Sara McArdle, Ph.D.

Super-resolving cancer immunity

FUNDED: JANUARY 2019

FUNDED BY: The generosity of LJI Board Director Anthony Carr, The Ecke-Meyer Family Foundation, and Bill Passey and Maria Silva.

What was the goal of your SPARK project?

Understanding how the immune system recognizes and responds to cancer is essential for developing treatments that augment our natural defenses. I aimed to develop a brand new technique that allows for single-molecule imaging of human tumor biopsies, which has never been done before. I believe that better imaging will lead to new insights into how immune cells interact with cancer cells and fuel the discovery of new therapeutic targets.

SPARK project results:

My Tullie and Rickey Families SPARK Award made it possible for me to explore a recently developed super- resolution microscopy technique called DNA-PAINT. With this technology, we are closer to developing a method for super-resolution imaging of human tissue sections. Super-resolution microscopy lets us image the interactions between cancer cells and immune cells with unprecedented detail, down to the single-molecule level. There are currently multiple techniques for super-resolution imaging but most require intricate sample preparation protocols which limits its applications. In contrast,

DNA-PAINT is theoretically applicable to a wider range of samples, including tissue sections from patients’ biopsies. I am adapting the existing published DNA-PAINT methods to perform multi-color imaging of clinical tissue biopsies. This will help scientists study the complex interactions between tumors and the immune system. I have also spent the last year working through the processes and pitfalls of DNA-PAINT imaging and taking on major technical challenges in image processing. By investigating these issues, I have gained far more knowledge of super-resolution imaging. I am now better prepared to help any researchers who comes to the LJI microscopy core to perform super-resolution imaging, whether through DNA-PAINT or a different technique.
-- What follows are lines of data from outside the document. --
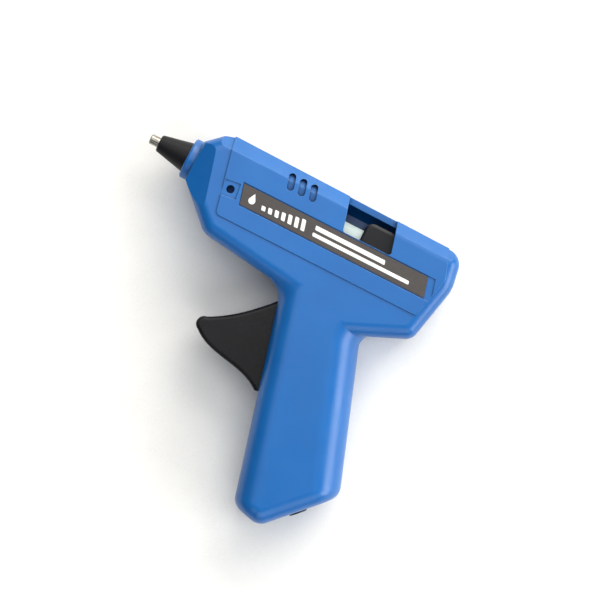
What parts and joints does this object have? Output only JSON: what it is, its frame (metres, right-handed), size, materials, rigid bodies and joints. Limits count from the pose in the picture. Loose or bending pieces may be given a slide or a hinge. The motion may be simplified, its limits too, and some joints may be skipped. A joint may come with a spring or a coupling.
{
  "type": "hot glue gun",
  "caption": "Small low-temperature hot glue gun with a finger trigger, sleeved nozzle, side viewing window and a feed carriage inside a two-part housing.",
  "frame": {"origin": "centre of the glue outlet, on the face of the nozzle tip", "axes": "+X back along the glue channel, from the nozzle to the stick inlet; +Y towards the top of the barrel, so the grip hangs to -Y; +Z out of the label side, so the tool lies on its plain side"},
  "size_m": [0.1209, 0.12, 0.026],
  "materials": {
    "blue_housing": "moulded ABS, glossy satin",
    "screw_steel": "zinc plated",
    "label_film": "printed film, satin",
    "nickel_nozzle": "turned and nickel plated",
    "black_silicone": "moulded silicone, satin",
    "cast_aluminium": "die cast",
    "ceramic": "sintered ceramic",
    "brass": "stamped strip",
    "polyimide": "amber film",
    "spring_steel": "drawn wire",
    "white_silicone": "moulded silicone",
    "black_nylon": "moulded, satin",
    "pin_steel": "ground",
    "jaw_steel": "stamped",
    "black_trigger": "moulded, satin",
    "lead_brown": "insulated flex",
    "lead_blue": "insulated flex",
    "clear_nylon": "moulded nylon",
    "black_rubber": "moulded"
  },
  "bodies": {
    "housing": {"left_shell": "blue_housing", "right_shell": "blue_housing", "shell_screws": "screw_steel", "label": "label_film", "nozzle": "nickel_nozzle", "nozzle_sleeve": "black_silicone", "heater_barrel": "cast_aluminium", "ptc_element": "ceramic", "contact_plate_upper": "brass", "contact_plate_lower": "brass", "ptc_film": "polyimide", "heater_clip": "spring_steel", "feed_sleeve": "white_silicone", "sleeve_clip": "spring_steel", "return_spring": "spring_steel", "trigger_pin": "pin_steel", "lead_live": "lead_brown", "lead_neutral": "lead_blue", "crimp_caps": "clear_nylon", "cord_gland": "black_rubber"},
    "carriage": {"feed_carriage": "black_nylon", "drive_pin": "pin_steel", "jaw_pin": "pin_steel"},
    "jaw": {"clamp_jaw": "jaw_steel"},
    "trigger": {"trigger": "black_trigger"}
  },
  "joints": [
    {"name": "trigger_pull", "type": "hinge", "parent": "housing", "child": "trigger", "pos_m": [0.081, -0.026, 0], "axis": [0, 0, 1], "range_deg": [0, 22], "stiffness_Nm_per_rad": 0.25, "springref_deg": -14.32},
    {"name": "carriage_feed", "type": "slide", "parent": "housing", "child": "carriage", "axis": [-1, 0, 0], "range_m": [0, 0.0072], "deforming": ["return_spring"]},
    {"name": "jaw_grip", "type": "hinge", "parent": "carriage", "child": "jaw", "pos_m": [0.096, -0.0082, 0], "axis": [0, 0, -1], "range_deg": [0, 12.2]}
  ],
  "couplings": [
    {"joint": "carriage_feed", "follows": "trigger_pull", "m_per_rad": 0.018224},
    {"joint": "jaw_grip", "follows": "trigger_pull", "ratio": 0.54545}
  ]
}
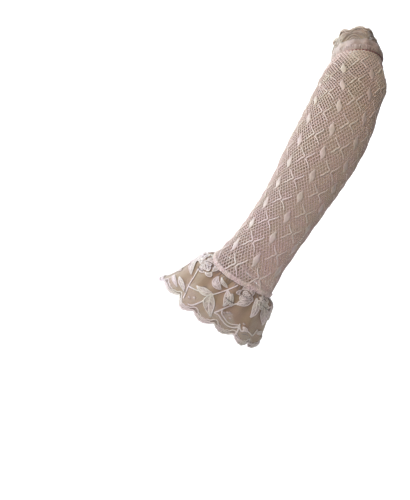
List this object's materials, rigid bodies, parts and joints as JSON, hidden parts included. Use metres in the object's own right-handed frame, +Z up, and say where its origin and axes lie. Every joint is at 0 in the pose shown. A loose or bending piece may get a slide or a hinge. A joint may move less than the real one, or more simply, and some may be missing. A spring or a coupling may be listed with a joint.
{
  "type": "evening mitten",
  "caption": "Long fingerless lace mitt for the left arm: a net sleeve from wrist to elbow, with gathered seams and a scalloped lace frill at each end.",
  "frame": {"origin": "middle of the wrist seam, on the forearm's axis", "axes": "+Z up the forearm to the elbow, -Y out of the back of the hand, -X to the thumb"},
  "size_m": [0.1184, 0.0786, 0.3071],
  "materials": {
    "net_cloth": "matte knitted net",
    "seam_thread": "matte rolled seam",
    "lace_cloth": "soft lace"
  },
  "bodies": {
    "root": {"sleeve": "net_cloth", "wrist_seam": "seam_thread", "hand_frill": "lace_cloth", "arm_seam": "seam_thread", "arm_frill": "lace_cloth"}
  },
  "joints": []
}
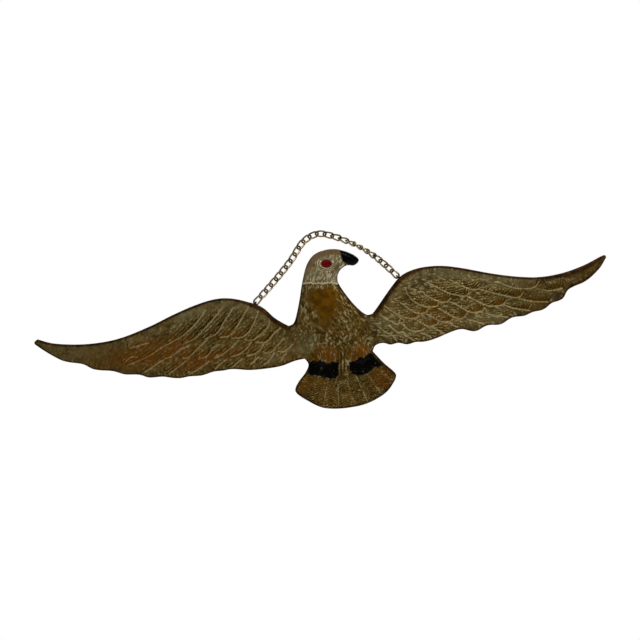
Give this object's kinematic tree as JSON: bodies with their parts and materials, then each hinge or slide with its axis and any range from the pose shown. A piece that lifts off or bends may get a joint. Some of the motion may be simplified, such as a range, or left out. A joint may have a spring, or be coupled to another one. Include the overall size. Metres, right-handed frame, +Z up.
{
  "type": "eagle wall plaque",
  "caption": "Flat-backed cast brass relief of a flying eagle with painted head, beak and leg bands, hung on a wall hook by a curb chain.",
  "frame": {"origin": "the point under the chain's middle link where the chain bears on a wall hook", "axes": "+X along the wings to the viewer's right, +Y into the wall, +Z up"},
  "size_m": [0.612, 0.0148, 0.1906],
  "materials": {
    "cast_brass": "cast brass with a dark olive-brown patina, and worn white, red and black paint on the head, eye, beak and legs",
    "chain_brass": "pale brass wire, lightly dulled"
  },
  "bodies": {
    "root": {"eagle": "cast_brass", "chain_link_01": "chain_brass", "chain_link_02": "chain_brass", "chain_link_03": "chain_brass", "chain_link_04": "chain_brass", "chain_link_05": "chain_brass", "chain_link_06": "chain_brass", "chain_link_07": "chain_brass", "chain_link_08": "chain_brass", "chain_link_09": "chain_brass", "chain_link_10": "chain_brass", "chain_link_11": "chain_brass", "chain_link_12": "chain_brass", "chain_link_13": "chain_brass", "chain_link_14": "chain_brass", "chain_link_15": "chain_brass", "chain_link_16": "chain_brass", "chain_link_17": "chain_brass", "chain_link_18": "chain_brass", "chain_link_19": "chain_brass", "chain_link_20": "chain_brass", "chain_link_21": "chain_brass", "chain_link_22": "chain_brass", "chain_link_23": "chain_brass", "chain_link_24": "chain_brass"}
  },
  "joints": []
}
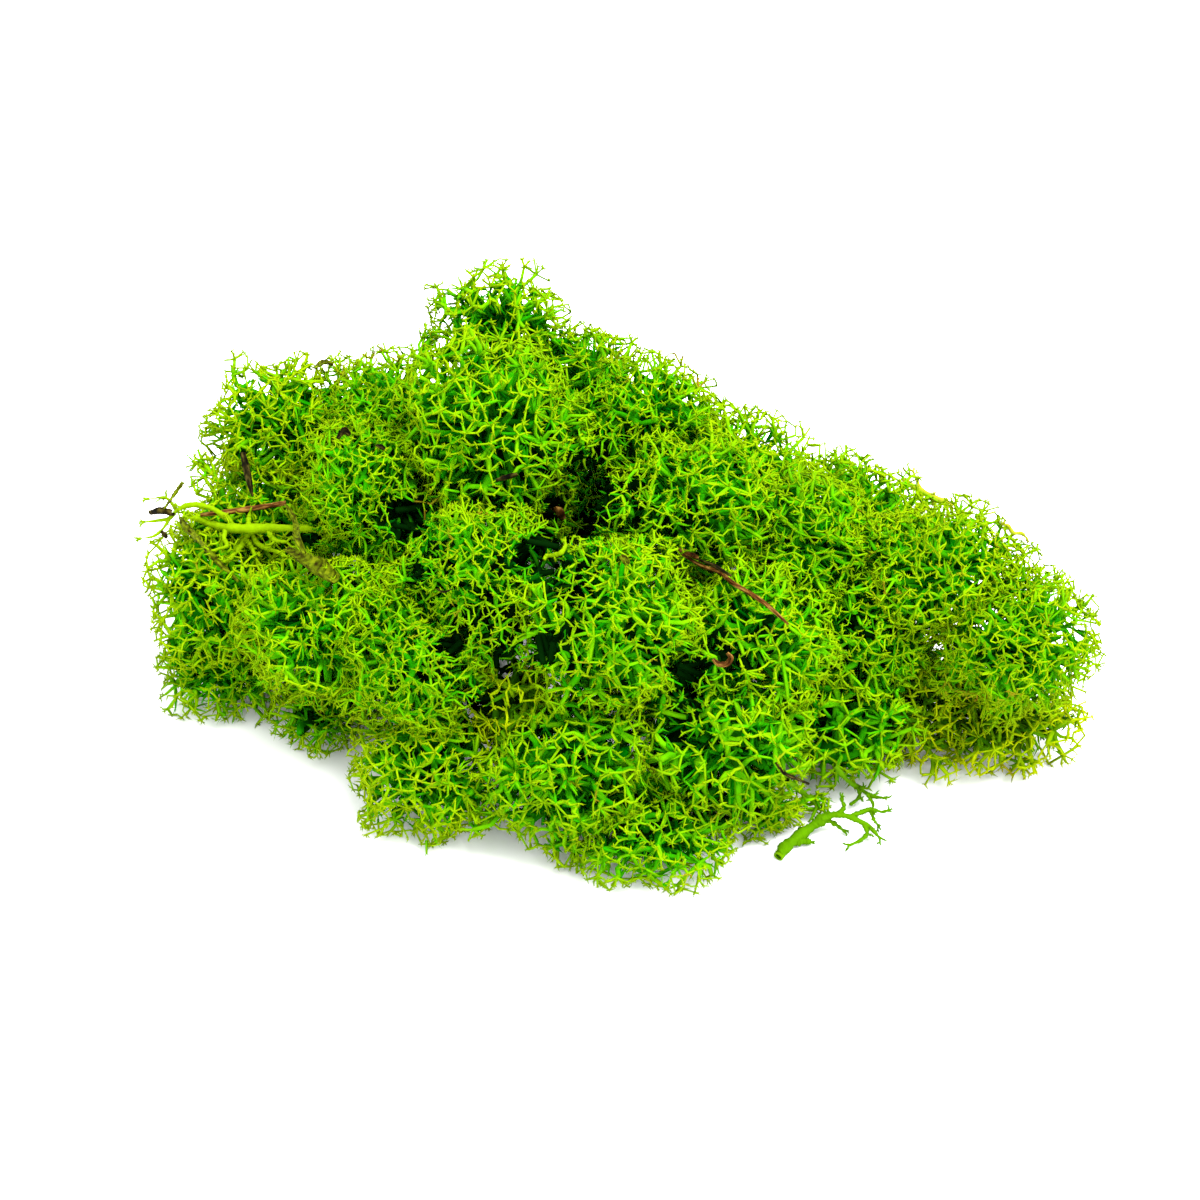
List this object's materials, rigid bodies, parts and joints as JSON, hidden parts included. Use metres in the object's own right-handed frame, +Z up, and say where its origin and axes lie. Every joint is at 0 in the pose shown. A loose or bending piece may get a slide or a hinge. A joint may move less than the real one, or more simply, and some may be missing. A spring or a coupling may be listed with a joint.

What’s next for this project?

I plan to keep working towards the goal of super-resolution imaging of tissue sections to help improve cancer immunotherapy targets. The supplies, as well as most of the reagents and samples I purchased for this project, should be stable enough to last another year, so I actually have the resources I need to continue to work on this project. While COVID-19 and subsequent lab shutdowns have made predicting timelines more tricky, I hope that I will succeed in using DNA-PAINT for single molecule imaging of cultured cells within the next year. Once successful, I aim to publish my results to help advance the field of super-resolution imaging for a wider range of applications. This will also be immediately useful to ongoing research at LJI for cancer immunotherapy and other research areas. Furthermore, I used some of my SPARK funds to purchase clinical tumor biopsy samples, which are stable enough to last for years, even decades. After achieving DNA-PAINT imaging in cells and mouse tissues, I plan to use these blocks to perform super-resolution imaging on clinical samples to better understand the distribution of proteins of interest in cancerous tumors.

What’s next for Sara?

In March 2019, shortly after winning my Tullie and Rickey Families SPARK Award I also won an Imaging Scientist Award from the Chan Zuckerberg Initiative. This award provides multi-year funding for experts in core facilities who make novel or complex technologies more accessible to life scientists to help accelerate their research. This 5-year grant means I will stay at the LJI microscopy core, helping both LJI and external scientists perform microscopy studies, including super-resolution imaging through DNA-PAINT.